In March 2021, the Butch Lewis Emergency Pension Plan Relief Act of 2021 (EPPRA) was signed into law by President Biden. Commentary on the legislation has mainly focused on the law’s effects on underfunded multiemployer pension plans, as eligible plans can receive a lump sum of financial assistance without any repayment obligation from a newly created PBGC fund. While it will have a more minimal impact on plans that are not nearing insolvency, EPPRA’s effects should still be on the radar for healthy plans.


PBGC Multiemployer Insurance Program premiums will increase after December 31, 2030. Before EPPRA, the premium was set to $31 per participant for plan year 2021 and would increase with average wages in future years. Under this system, the Congressional Budget Office projected the rate would be $44 for plan year 2031. However, EPPRA now mandates that the rate increase to $52 per participant for plan year 2031, then increase with wages thereafter.

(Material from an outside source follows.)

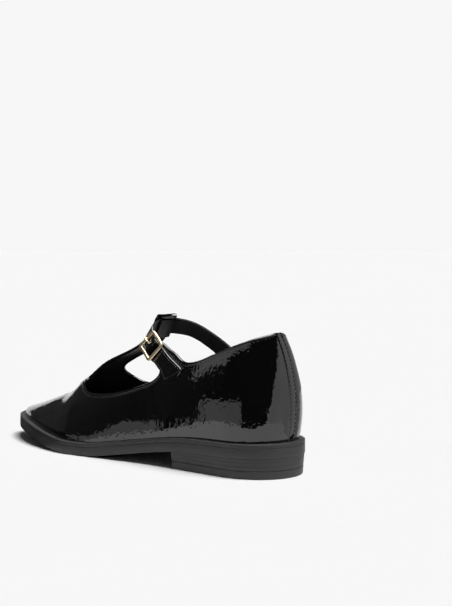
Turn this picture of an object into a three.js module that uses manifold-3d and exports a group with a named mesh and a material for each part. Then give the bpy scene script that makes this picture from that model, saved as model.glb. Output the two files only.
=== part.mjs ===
// A woman's left mary jane shoe in patent leather, EU 38: a pointed flat with a T-bar,
// an ankle strap that runs through the T-bar's loop, a small buckle on the outer side,
// and a welted rubber sole on a low heel.
//
// Millimetres, +Z up. The toe points along -Y and the outer (lateral) side is +X.
// Inside this file a place on the shoe is (u, l, z): u is the distance from the back of
// the sole towards the toe, l the distance from the centre line towards the outer side.
import * as THREE from "three";
import { mergeVertices } from "three/addons/utils/BufferGeometryUtils.js";
import Module from "manifold-3d";

const wasm = await Module();
wasm.setup();

// ---- Driving dimensions ----
const SOLE_LENGTH = 270;
const HEEL_ROUND = 35; // length of the rounded back of the sole
const HEEL_POWER = 2.1; // how square the back of the sole is
const TOE_SWING = -3; // the tip lies this far towards the inner side
const TOE_SWING_START = 90;
const TOE_POWER = { length: 1.62, width: 1.5 };
const EDGE = 9; // thickness of the sole's edge, welt and outsole together
const WELT = 2.8;
const GAP = 0.3; // between pieces that touch
const WALL = 1.8; // upper leather and lining
const INSOLE = { thick: 2.5, ease: 1.7 }; // ease: how far it stays inside the wall
const ROOM_END = 255; // the foot's room; the toe's tip beyond it is stiffened right through
const HEEL = { breast: 77, topPiece: 5.2, inset: { top: 0.4, joint: 1, foot: 1.3 } };
const FOREFOOT_FLAT = { from: 154, to: 168 }; // where the sole lies on the ground
const PINCH = { share: 0.2, length: 34, fade: 2, from: 22, to: 85, grow: 1.3 };
const RIDGE = { from: 34, to: 259, spread: 1.04, corner: 8 }; // where the last's top line starts and ends
const STEM = { outer: 3, inner: -13, middle: 89.5, end: 6.6, cut: 9 }; // the T-bar's edges and its top end
const STRAP = { half: 6.1, taper: 5.8, atBuckle: 5.6, thick: 1.6, atLoop: 2.5 }; // atLoop: depth below the T-bar
const LOOP = { thick: 1.4, set: 0.3, flap: 8, spans: 8 }; // the T-bar's end, folded down behind the strap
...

Further, the Congressional Budget Office previously estimated that the Multiemployer Insurance Program of the PBGC would be insolvent in 2027. Because EPPRA now allows struggling plans to rely on grants to remain solvent, there will be less pressure on the PBGC to provide benefits to beneficiaries of failing plans. As a result, the Congressional Budget Office now estimates that the Multiemployer Insurance Program will remain solvent until mid-2040.


While healthy plans will hopefully not need to rely on the PBGC, a stable PBGC is a welcome safety net to all pension plans.